## Prompt
Repeat the entire listing exactly.

— START Information provided —

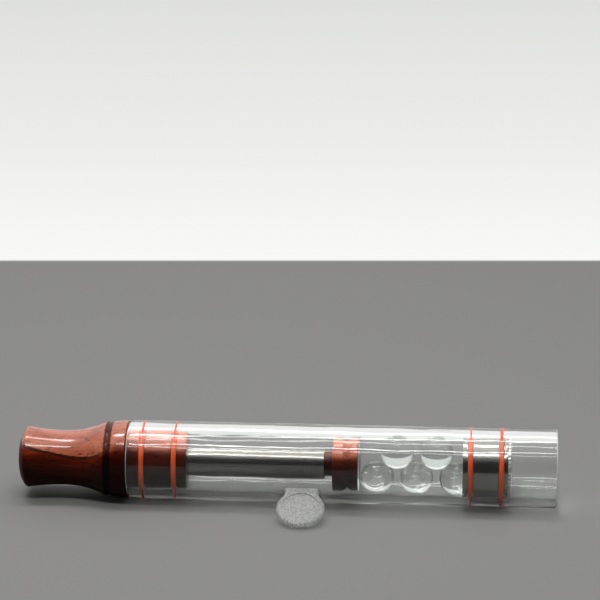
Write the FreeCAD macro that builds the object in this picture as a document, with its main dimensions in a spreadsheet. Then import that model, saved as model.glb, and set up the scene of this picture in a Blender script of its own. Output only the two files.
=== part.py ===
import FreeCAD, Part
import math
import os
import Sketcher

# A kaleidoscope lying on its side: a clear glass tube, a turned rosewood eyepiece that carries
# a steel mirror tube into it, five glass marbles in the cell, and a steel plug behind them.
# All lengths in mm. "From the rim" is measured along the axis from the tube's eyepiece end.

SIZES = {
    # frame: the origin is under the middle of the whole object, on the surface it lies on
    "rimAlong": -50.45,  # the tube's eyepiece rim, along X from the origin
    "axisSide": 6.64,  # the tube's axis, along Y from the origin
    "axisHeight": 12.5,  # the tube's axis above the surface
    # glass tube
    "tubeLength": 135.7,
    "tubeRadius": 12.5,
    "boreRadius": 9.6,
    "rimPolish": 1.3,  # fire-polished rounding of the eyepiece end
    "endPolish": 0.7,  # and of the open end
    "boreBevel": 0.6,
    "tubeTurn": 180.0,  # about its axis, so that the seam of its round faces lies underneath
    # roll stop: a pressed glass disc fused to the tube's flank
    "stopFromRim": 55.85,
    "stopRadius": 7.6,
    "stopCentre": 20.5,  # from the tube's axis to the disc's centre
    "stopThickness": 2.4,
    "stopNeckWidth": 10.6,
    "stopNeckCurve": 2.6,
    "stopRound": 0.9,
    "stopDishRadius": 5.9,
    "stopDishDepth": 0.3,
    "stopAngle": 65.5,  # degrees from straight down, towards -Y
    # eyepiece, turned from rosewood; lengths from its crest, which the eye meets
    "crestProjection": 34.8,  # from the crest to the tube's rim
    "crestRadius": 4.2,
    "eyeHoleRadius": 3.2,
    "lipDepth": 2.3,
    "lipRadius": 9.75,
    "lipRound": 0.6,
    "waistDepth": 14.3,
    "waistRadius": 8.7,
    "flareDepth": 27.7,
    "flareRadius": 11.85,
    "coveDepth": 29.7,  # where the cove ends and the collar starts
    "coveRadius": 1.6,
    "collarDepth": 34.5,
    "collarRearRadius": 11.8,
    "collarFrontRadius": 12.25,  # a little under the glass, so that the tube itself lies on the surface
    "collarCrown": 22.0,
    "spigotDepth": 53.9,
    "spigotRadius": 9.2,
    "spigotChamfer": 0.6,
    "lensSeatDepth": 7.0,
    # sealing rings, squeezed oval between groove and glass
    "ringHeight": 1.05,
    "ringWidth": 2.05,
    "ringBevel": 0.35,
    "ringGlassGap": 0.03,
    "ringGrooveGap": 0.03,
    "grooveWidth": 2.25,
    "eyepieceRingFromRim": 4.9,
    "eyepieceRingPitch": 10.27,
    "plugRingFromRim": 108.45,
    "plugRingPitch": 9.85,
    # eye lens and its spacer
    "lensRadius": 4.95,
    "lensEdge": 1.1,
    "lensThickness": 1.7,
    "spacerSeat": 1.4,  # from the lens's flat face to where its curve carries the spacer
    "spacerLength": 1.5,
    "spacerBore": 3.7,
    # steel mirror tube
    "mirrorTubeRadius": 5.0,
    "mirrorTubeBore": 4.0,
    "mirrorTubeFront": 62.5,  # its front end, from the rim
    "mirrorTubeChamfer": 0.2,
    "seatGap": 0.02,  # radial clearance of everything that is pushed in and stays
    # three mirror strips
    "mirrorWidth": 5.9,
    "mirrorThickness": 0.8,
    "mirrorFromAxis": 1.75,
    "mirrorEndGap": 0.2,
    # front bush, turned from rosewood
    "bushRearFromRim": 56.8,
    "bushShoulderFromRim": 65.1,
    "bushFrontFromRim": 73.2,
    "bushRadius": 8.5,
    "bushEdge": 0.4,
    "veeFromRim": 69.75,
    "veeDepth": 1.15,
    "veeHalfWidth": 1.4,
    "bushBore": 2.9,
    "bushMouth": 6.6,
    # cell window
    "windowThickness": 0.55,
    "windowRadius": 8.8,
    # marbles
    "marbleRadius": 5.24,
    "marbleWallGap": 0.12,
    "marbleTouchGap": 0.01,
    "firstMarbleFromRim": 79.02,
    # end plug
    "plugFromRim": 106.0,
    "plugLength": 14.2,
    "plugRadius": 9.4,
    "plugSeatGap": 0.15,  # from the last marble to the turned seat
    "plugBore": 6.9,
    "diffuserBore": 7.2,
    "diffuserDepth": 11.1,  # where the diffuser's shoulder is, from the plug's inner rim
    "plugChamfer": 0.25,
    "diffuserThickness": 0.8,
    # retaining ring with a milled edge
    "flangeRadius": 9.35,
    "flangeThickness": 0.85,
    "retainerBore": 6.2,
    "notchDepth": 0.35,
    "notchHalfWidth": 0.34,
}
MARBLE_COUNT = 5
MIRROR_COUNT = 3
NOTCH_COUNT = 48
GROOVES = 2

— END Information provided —

## Full solution
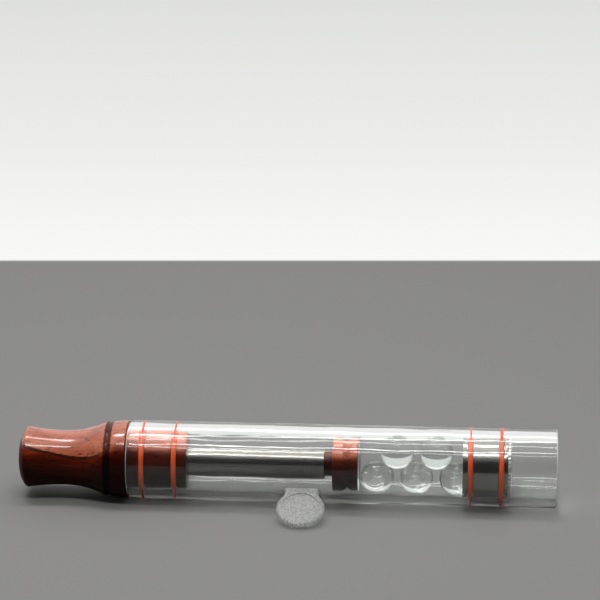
Write the FreeCAD macro that builds the object in this picture as a document, with its main dimensions in a spreadsheet. Then import that model, saved as model.glb, and set up the scene of this picture in a Blender script of its own. Output only the two files.
=== part.py ===
import FreeCAD, Part
import math
import os
import Sketcher

# A kaleidoscope lying on its side: a clear glass tube, a turned rosewood eyepiece that carries
# a steel mirror tube into it, five glass marbles in the cell, and a steel plug behind them.
# All lengths in mm. "From the rim" is measured along the axis from the tube's eyepiece end.

SIZES = {
    # frame: the origin is under the middle of the whole object, on the surface it lies on
    "rimAlong": -50.45,  # the tube's eyepiece rim, along X from the origin
    "axisSide": 6.64,  # the tube's axis, along Y from the origin
    "axisHeight": 12.5,  # the tube's axis above the surface
    # glass tube
    "tubeLength": 135.7,
    "tubeRadius": 12.5,
    "boreRadius": 9.6,
    "rimPolish": 1.3,  # fire-polished rounding of the eyepiece end
    "endPolish": 0.7,  # and of the open end
    "boreBevel": 0.6,
    "tubeTurn": 180.0,  # about its axis, so that the seam of its round faces lies underneath
    # roll stop: a pressed glass disc fused to the tube's flank
    "stopFromRim": 55.85,
    "stopRadius": 7.6,
    "stopCentre": 20.5,  # from the tube's axis to the disc's centre
    "stopThickness": 2.4,
    "stopNeckWidth": 10.6,
    "stopNeckCurve": 2.6,
    "stopRound": 0.9,
    "stopDishRadius": 5.9,
    "stopDishDepth": 0.3,
    "stopAngle": 65.5,  # degrees from straight down, towards -Y
    # eyepiece, turned from rosewood; lengths from its crest, which the eye meets
    "crestProjection": 34.8,  # from the crest to the tube's rim
    "crestRadius": 4.2,
    "eyeHoleRadius": 3.2,
    "lipDepth": 2.3,
    "lipRadius": 9.75,
    "lipRound": 0.6,
    "waistDepth": 14.3,
    "waistRadius": 8.7,
    "flareDepth": 27.7,
    "flareRadius": 11.85,
    "coveDepth": 29.7,  # where the cove ends and the collar starts
    "coveRadius": 1.6,
    "collarDepth": 34.5,
    "collarRearRadius": 11.8,
    "collarFrontRadius": 12.25,  # a little under the glass, so that the tube itself lies on the surface
    "collarCrown": 22.0,
    "spigotDepth": 53.9,
    "spigotRadius": 9.2,
    "spigotChamfer": 0.6,
    "lensSeatDepth": 7.0,
    # sealing rings, squeezed oval between groove and glass
    "ringHeight": 1.05,
    "ringWidth": 2.05,
    "ringBevel": 0.35,
    "ringGlassGap": 0.03,
    "ringGrooveGap": 0.03,
    "grooveWidth": 2.25,
    "eyepieceRingFromRim": 4.9,
    "eyepieceRingPitch": 10.27,
    "plugRingFromRim": 108.45,
    "plugRingPitch": 9.85,
    # eye lens and its spacer
    "lensRadius": 4.95,
    "lensEdge": 1.1,
    "lensThickness": 1.7,
    "spacerSeat": 1.4,  # from the lens's flat face to where its curve carries the spacer
    "spacerLength": 1.5,
    "spacerBore": 3.7,
    # steel mirror tube
    "mirrorTubeRadius": 5.0,
    "mirrorTubeBore": 4.0,
    "mirrorTubeFront": 62.5,  # its front end, from the rim
    "mirrorTubeChamfer": 0.2,
    "seatGap": 0.02,  # radial clearance of everything that is pushed in and stays
    # three mirror strips
    "mirrorWidth": 5.9,
    "mirrorThickness": 0.8,
    "mirrorFromAxis": 1.75,
    "mirrorEndGap": 0.2,
    # front bush, turned from rosewood
    "bushRearFromRim": 56.8,
    "bushShoulderFromRim": 65.1,
    "bushFrontFromRim": 73.2,
    "bushRadius": 8.5,
    "bushEdge": 0.4,
    "veeFromRim": 69.75,
    "veeDepth": 1.15,
    "veeHalfWidth": 1.4,
    "bushBore": 2.9,
    "bushMouth": 6.6,
    # cell window
    "windowThickness": 0.55,
    "windowRadius": 8.8,
    # marbles
    "marbleRadius": 5.24,
    "marbleWallGap": 0.12,
    "marbleTouchGap": 0.01,
    "firstMarbleFromRim": 79.02,
    # end plug
    "plugFromRim": 106.0,
    "plugLength": 14.2,
    "plugRadius": 9.4,
    "plugSeatGap": 0.15,  # from the last marble to the turned seat
    "plugBore": 6.9,
    "diffuserBore": 7.2,
    "diffuserDepth": 11.1,  # where the diffuser's shoulder is, from the plug's inner rim
    "plugChamfer": 0.25,
    "diffuserThickness": 0.8,
    # retaining ring with a milled edge
    "flangeRadius": 9.35,
    "flangeThickness": 0.85,
    "retainerBore": 6.2,
    "notchDepth": 0.35,
    "notchHalfWidth": 0.34,
}
MARBLE_COUNT = 5
MIRROR_COUNT = 3
NOTCH_COUNT = 48
GROOVES = 2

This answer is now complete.